The process encourages, and the team promotes mutual respect between the parties. The team educates and assists both parties to effectively communicate with each other, as well as to problem solve. These communication skills are not only constructive during the prenuptial process, but the lessons learned during the process will help the parties to better communicate going forward in their marriage.
Because the key to the process is that the parties maintain transparency, meaning that the parties will share information and openly communicate with one another, the likelihood of the less wealthy spouse later establishing that the agreement was reached  under fraud, deceit, or misrepresentation is diminished. Further, the presence of the team facilitator, who is trained to sense imbalances and to ensure that the parties’ needs are met, decreases the likelihood that a party may later claim that the agreement was reached under duress or coercion, or that it is overreaching.

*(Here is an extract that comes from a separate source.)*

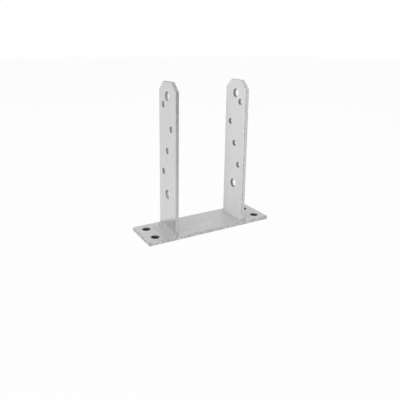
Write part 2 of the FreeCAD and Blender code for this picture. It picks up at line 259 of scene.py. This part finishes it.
def makeZincCoatTree():
    # cloudy bloom, crystal spangle, fine grain and dip streaks of a hot zinc bath
    tree, given, result = newTree("zincCoat", "ShaderNodeTree", (
        ("Vector", "Vector", None), ("Bloom", "Float", 0.03), ("Spangle", "Float", 0.02), ("Grain", "Float", 0.01),
        ("Spangle Size", "Float", 0.005), ("Streak", "Float", 0.02), ("Roughness", "Float", 0.35),
    ), (("Tone", "Float", None), ("Roughness", "Float", None), ("Height", "Float", None)))
    vector = given["Vector"]
    wander = addNoise(tree, vector, coating["wander"], "Color")
    wander = vectorMaths(tree, "SUBTRACT", first=wander, second=(0.5, 0.5, 0.5))
    reach = maths(tree, "MULTIPLY", given["Spangle Size"], coating["wanderShare"])
    wander = vectorMaths(tree, "SCALE", first=wander, scale=reach)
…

Although the process may seem expensive at first because the clients are paying the hourly rates of four professionals, it is a small price to pay to optimize the chances that the agreement will not be overturned. Ultimately, if the parties do seek to dissolve the marriage, the wealthy spouse could save thousands and thousands of dollars by having reached the prenuptial agreement collaboratively.
Better still, by engaging in the collaborative process in the negotiation of their prenuptial agreement, the intelligent parties will see the benefits of requiring the process in the negotiation of their divorce, if such an unfathomable development were to occur, and will include a provision mandating that in the prenup itself.